I've somewhat mentioned this before, how odd in my social circle of LA me not drinking used to be. Specially when I'd just moved out to LA. It's the problem with stereotyping. A free spirited creative and independent person who is rebelling must also experiment with drugs among other things. In all fairness it's also what's expected of a collage student in American society and that is exactly where I'd landed. Thus, the shock of 'You don't drink! ever?!" would lead to 'why not?' And if you ask me the same question enough, it's a safe bet that there will eventually be a poem about it.

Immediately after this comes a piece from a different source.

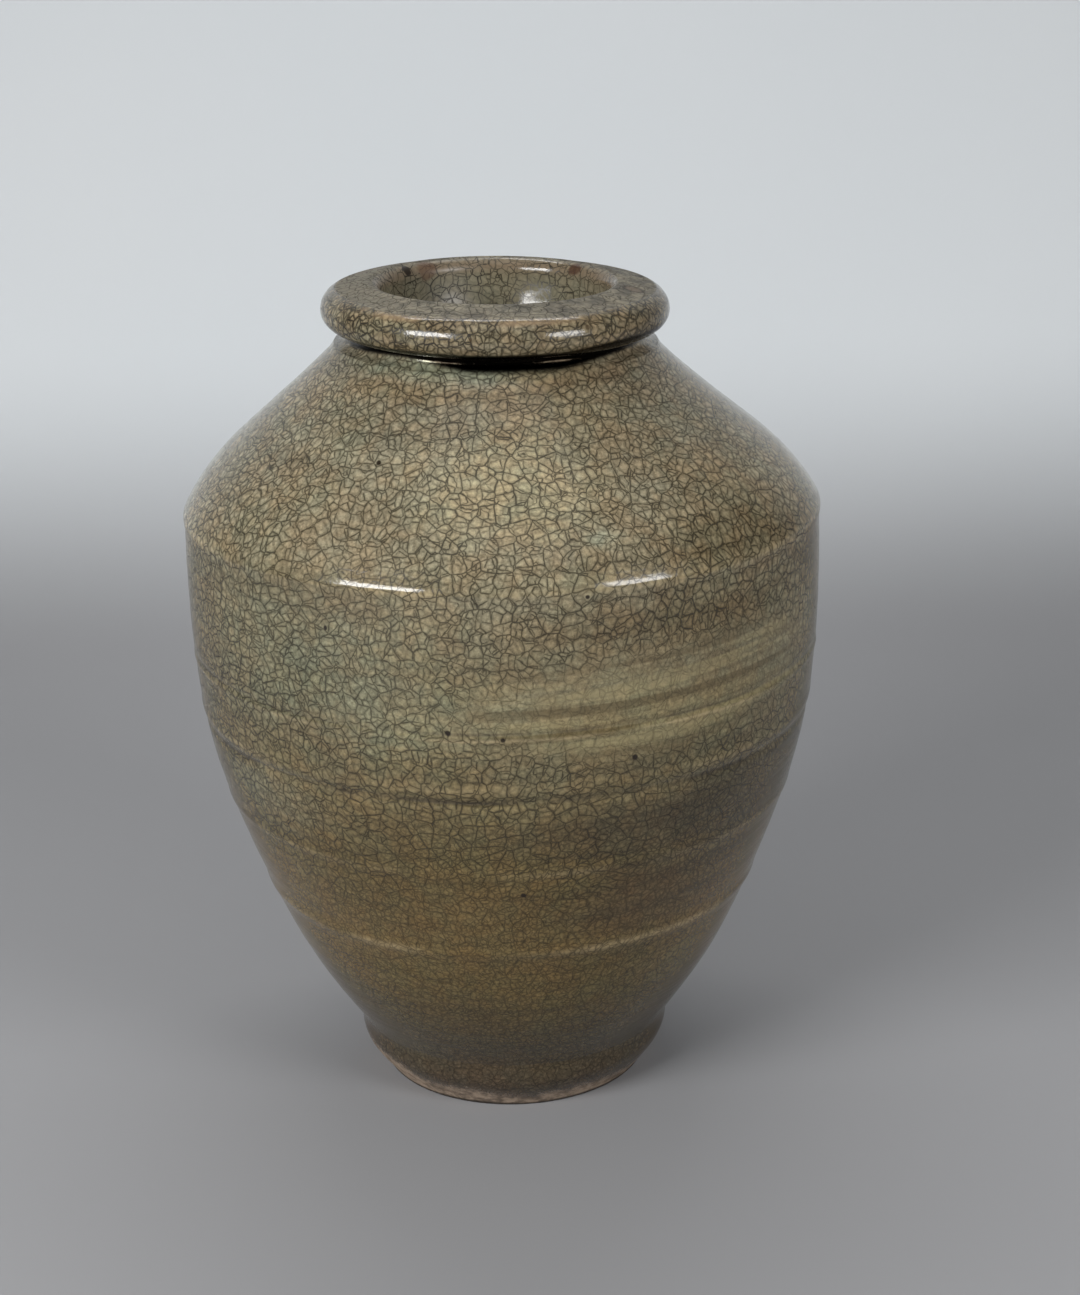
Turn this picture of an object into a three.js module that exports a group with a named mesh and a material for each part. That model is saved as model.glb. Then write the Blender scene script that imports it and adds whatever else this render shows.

Which is how, this one came to be :

 

 

If one ever wanted to see me inebriated

despite the fact I would never drink

drugs are not what one would need

just hand me a rustic old book

or sprinkle some water on dry land

let me be lost in a meadow somewhere

or sing on a swing in a garden green

let me listen to Kirtan

or the simple silence

nothing more is needed

nothing more is required

even just a child's laugh

would do me in

for there are far better intoxications 

than a mere drink.

 

Now of course, I have friend circle that got formed over the years. And I've hardly answered this question my own self in a long while among with 'What's a Sikh?' or 'You don't cut your hair?!' Joys of having good friends. But as when we do hangout and do crazy, happy fun things that leads to my imagination writing tiny stories of why is something the way it is. It's become somewhat of a running joke where my friends go "I promise you she's not drunk." Joanne did it just last Friday when I made up stories for why all the names given to streets we passed were all wrong. Like Oxnard. There are no Oxen's that live on Oxnard! and it doesn't take you to Oxnard (the city)! So why call it Oxnard? Imagine driving around LA with me. It's my roadside commentary. And we have loads of fun with it. So who cares if anyone who does over hear us thinks we are crazy. It's out slice of happiness that you don't have to share if you don't want to. But it's your loss really.